Ooh that’s a tricky one, indeed. The landscape has been challenging lately in terms of the family situation because both parents now work. That, plus the fact that it’s been harder and harder to find household help these days! So it’s a blessing that your in-laws were agreeable to letting you stay at their place.

Illustration by Eugene Cubillo

Illustration by Eugene Cubillo

But yes, rules, rules! I firmly believe that your husband should be the one to discuss the rules. After all, they are his parents, unless you have an exceptional relationship with them and are able to openly discuss even the most serious of topics without fear of them taking things the wrong way. Your hubby will be the best judge as to what’s a good approach to discuss rules with your in-laws.
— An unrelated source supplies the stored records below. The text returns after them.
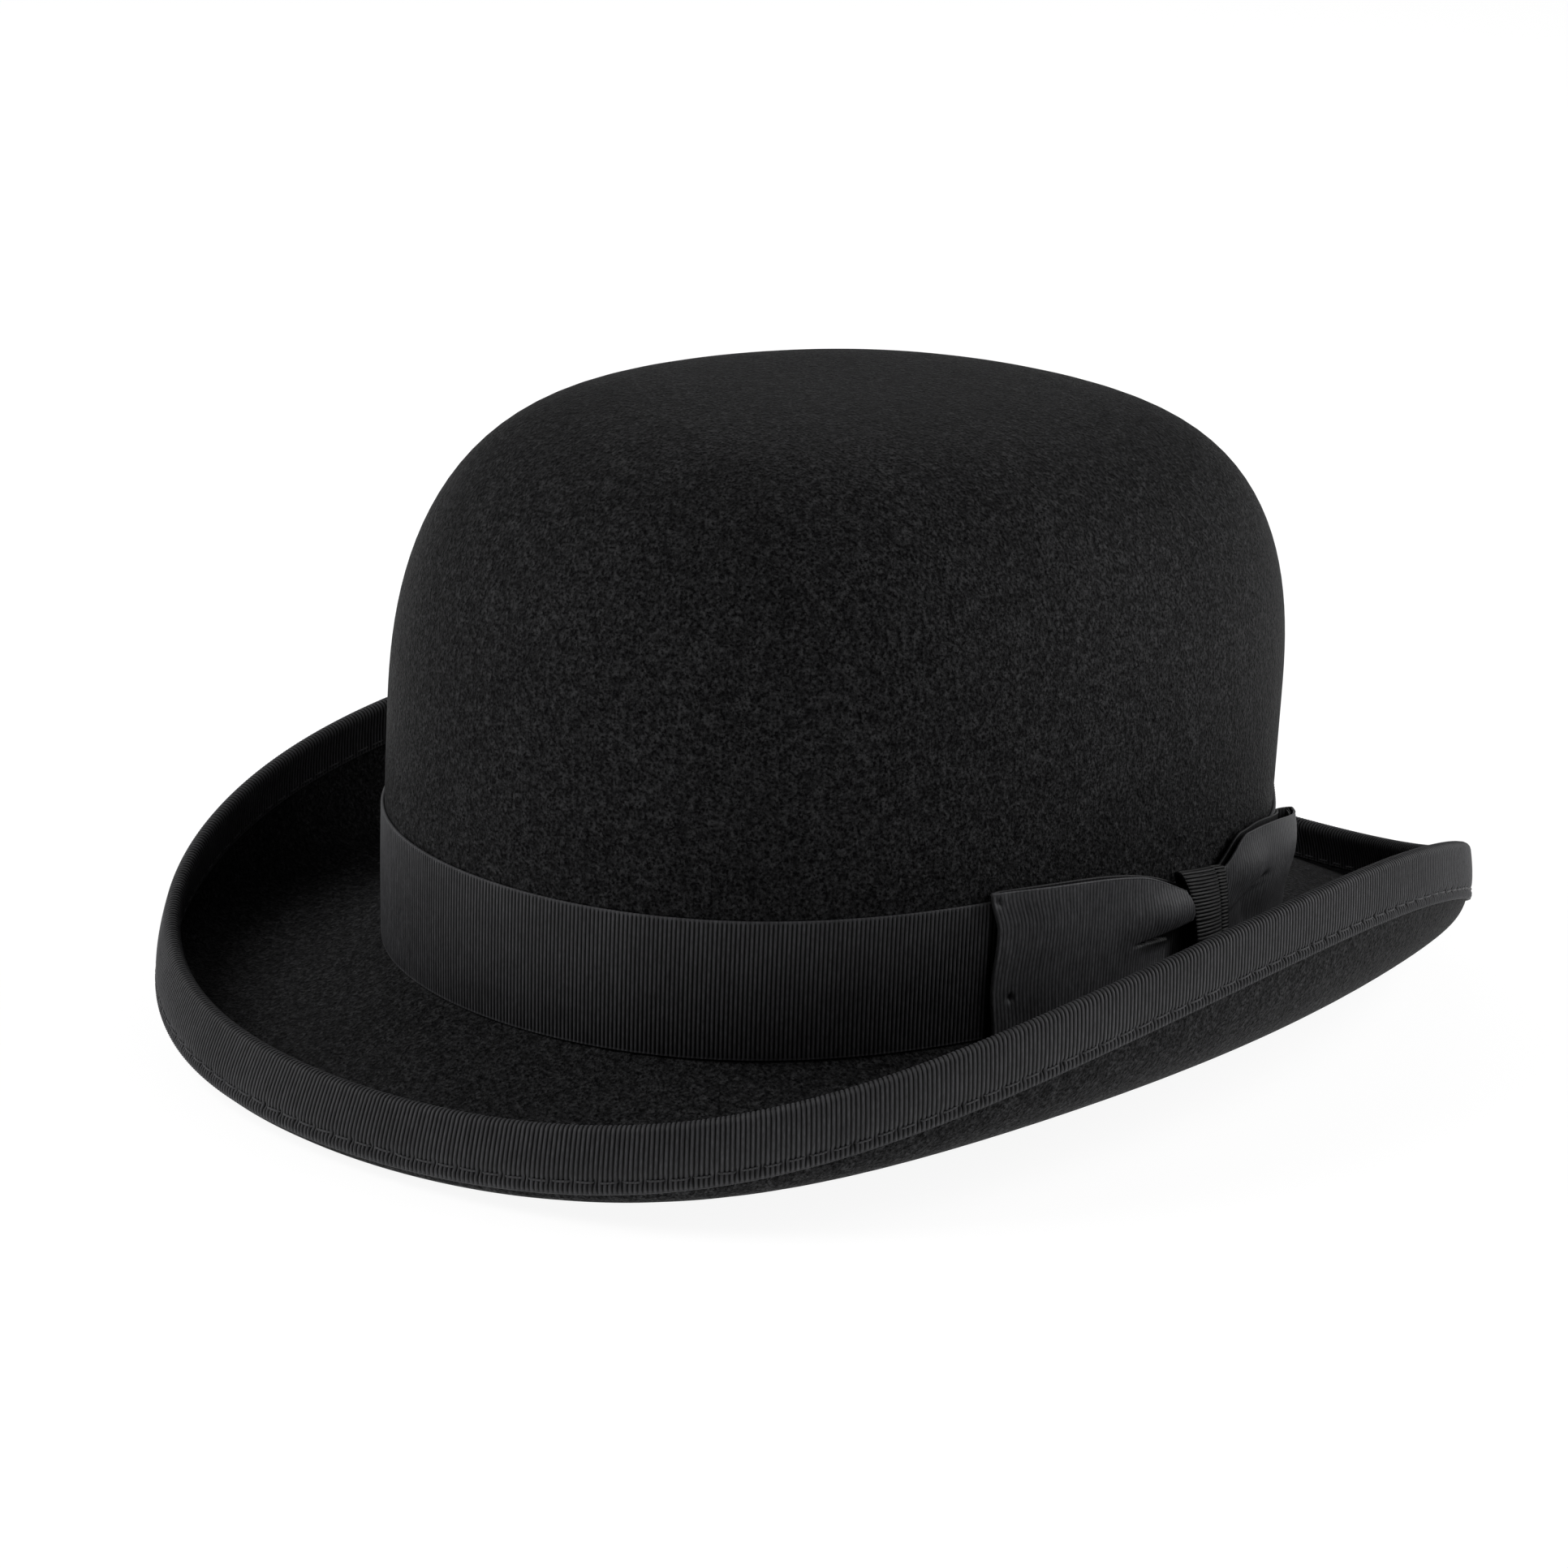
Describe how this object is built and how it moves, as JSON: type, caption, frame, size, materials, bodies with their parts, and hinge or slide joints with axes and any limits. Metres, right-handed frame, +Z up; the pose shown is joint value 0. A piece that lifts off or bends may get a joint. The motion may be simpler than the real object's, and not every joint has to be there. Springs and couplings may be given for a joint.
{
  "type": "bowler hat",
  "caption": "Stiff black fur felt bowler hat with a curled bound brim, grosgrain band and side bow, leather sweatband and satin lining.",
  "frame": {"origin": "middle of the hat's outline, on the surface that the brim's front and back stand on", "axes": "+Z up through the crown, the front of the hat towards -Y, the wearer's left and the bow towards +X"},
  "size_m": [0.2484, 0.3098, 0.1406],
  "materials": {
    "felt": "matt black fur felt with a short nap",
    "band_ribbon": "black grosgrain, fine cross ribs",
    "binding_ribbon": "black grosgrain, fine cross ribs",
    "thread": "black sewing thread",
    "leather": "dark brown smooth sheepskin",
    "leather_thread": "brown sewing thread",
    "reed": "dull round plastic cord",
    "tape": "dark woven tape",
    "ticket_paper": "blank uncoated paper",
    "satin": "black lining satin",
    "clear_sheet": "clear glossy plastic film"
  },
  "bodies": {
    "root": {"felt_body": "felt", "hat_band": "band_ribbon", "band_join_stitches": "thread", "bow_ribbon": "band_ribbon", "bow_keeper": "band_ribbon", "bow_tack_stitches": "thread", "brim_binding": "binding_ribbon", "binding_stitches": "thread", "sweatband_leather": "leather", "sweatband_reed": "reed", "sweatband_reed_tape": "tape", "reed_stitches": "leather_thread", "sweatband_seam_stitches": "leather_thread", "sweatband_bow": "band_ribbon", "size_ticket": "ticket_paper", "lining_side": "satin", "lining_tip": "satin", "lining_piping": "satin", "lining_tip_protector": "clear_sheet"}
  },
  "joints": []
}
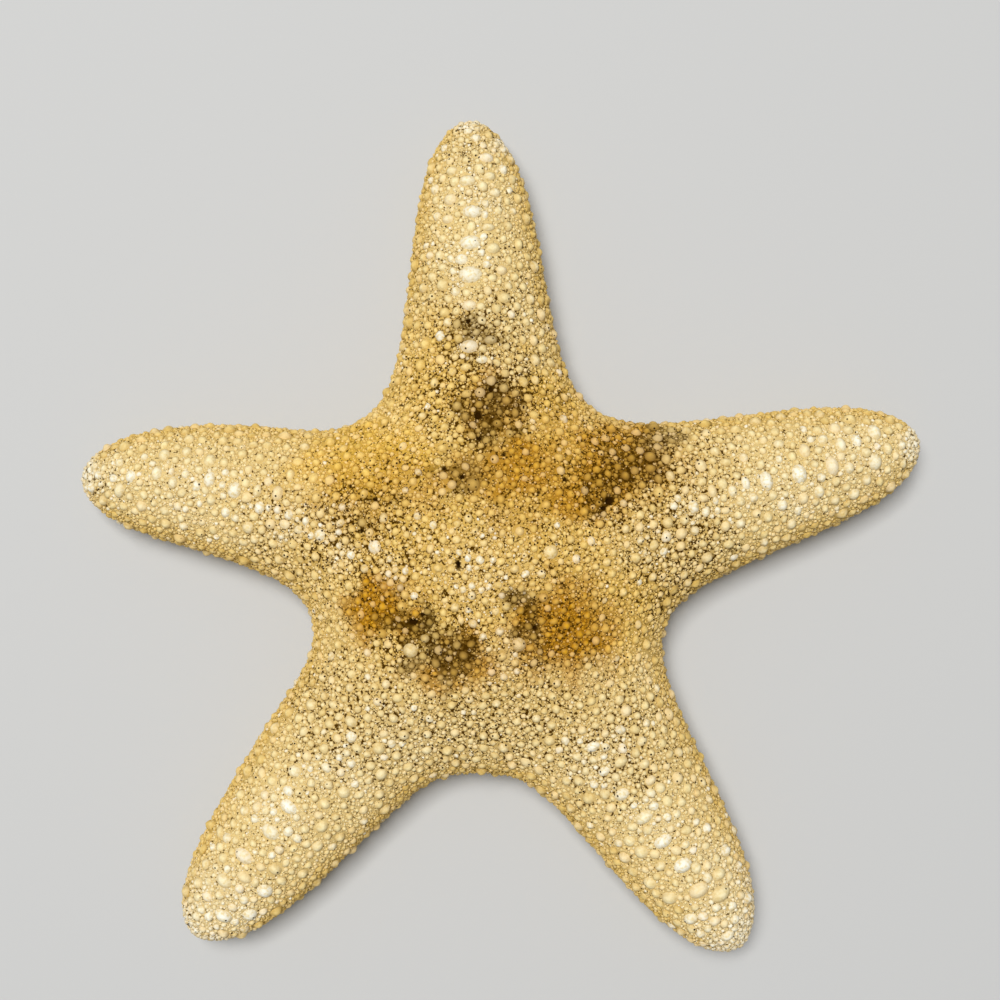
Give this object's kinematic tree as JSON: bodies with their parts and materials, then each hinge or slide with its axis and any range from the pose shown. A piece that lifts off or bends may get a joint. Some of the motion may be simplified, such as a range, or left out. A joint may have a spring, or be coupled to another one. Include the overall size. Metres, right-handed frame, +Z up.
{
  "type": "dried starfish",
  "caption": "Dried starfish with thick, blunt arms round a domed disc, studded with tubercles above and grooved below; a shell ornament that lies flat.",
  "frame": {"origin": "at the bottom, under the middle of the bounding box, on the surface that the starfish rests on", "axes": "+Z up, out of the back of the disc; +Y towards the arm that points up in the picture; +X towards the right of the picture"},
  "size_m": [0.1954, 0.1926, 0.0372],
  "materials": {
    "dried_skin": "rough, dry, granular skin, golden tan with ivory tubercles and brown stains"
  },
  "bodies": {
    "root": {"star_body": "dried_skin"}
  },
  "joints": []
}
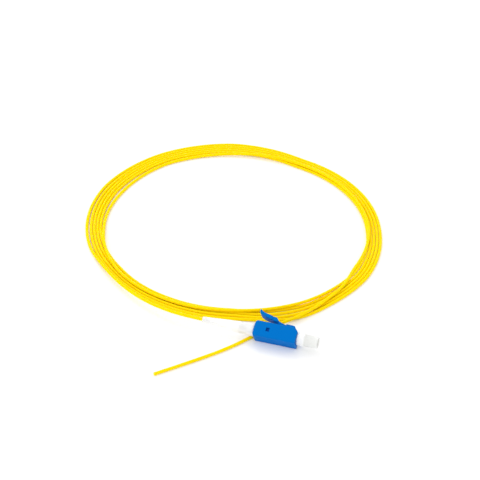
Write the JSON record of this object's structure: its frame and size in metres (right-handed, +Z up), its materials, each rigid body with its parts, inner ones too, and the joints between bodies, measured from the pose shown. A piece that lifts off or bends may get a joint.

Do take into consideration though that them being grandparents, they might like to “spoil” your kids a little bit. After all, it’s their opportunity to be able to show a relaxed kind of love for their grandkids as opposed to when they were raising their own kids. Discuss with your hubby a short set of rules and ask him to explain the reasons why in case the grandparents find them too strict. Let the grandparents also feel that they are not just rule followers but also rule implementers, and that your common goal is to be able to raise the kids in the best possible way. Also take into account their comments because they’ve already managed to raise their own children well and that they have a kind of wisdom that you can also benefit from.

Good luck, mommy! Wishing your family harmony and happiness!


Paolo says:

Hello and thanks for your letter.

It’s always a little bit complicated when dealing with grandparents and your kids on weekends, more so if its 24/7. Grandparents, and I’m speaking in broad generalizations here, love to “spoil” their grandkids whenever they can. It’s often that we share advice with co-parents here on how to best manage the usual extravagant gifts, ice cream treats, and extra attention that grandparents seem to relish giving kids. Often times these “treats” get in the way of your parenting style and disciplinary guidelines, but often times you also give way to the grandparents. It can be a bit of a concern if it’s something you have to deal with on more than just every other weekend.

Though I feel there isn’t a one-size-fits-all solution to this, I will offer my best advice though which is to start things off with a good “meeting” to sit down and talk about setting boundaries. I think the key really is figuring out the language that will best be able to communicate your needs and at the same time not offend your in-laws. Be inclusive, think of them as partners in raising your children, because that’s what they are. I can’t say how your in-laws will react to a talk like this but I feel it’s an important step to take to lay your cards on the table and speak plainly about how you can all work together to bring up the kids well. Honestly it’s too much of an important thing not to be open about. But like I said earlier, the key is to choose the “language” in communicating these concerns to your in-laws.

If the in-laws’ idea of getting along is going to be “our house, our rules,” then I think you have two choices—live with that as a reality of the situation or find another arrangement. There will be nothing more stifling and frustrating than not being able to do anything about things that concern raising your kids. Easier said than done, I know, but that is what I think and deep inside I think most parents will feel the same way. Laying your cards on the table from the get-go is exactly what might help to avoid this sticky situation, but I can’t stress enough how important it will be to set off in the right foot and frame of mind. Our parents and in-laws are our partners in raising our kids, and we shouldn’t see them as “enemies” of discipline and our own child-raising. Frictions are inevitable and bound to arise but if you start things off on the right foot, you will always be able to hit a “restart button” of sorts when things get a bit difficult. Good luck!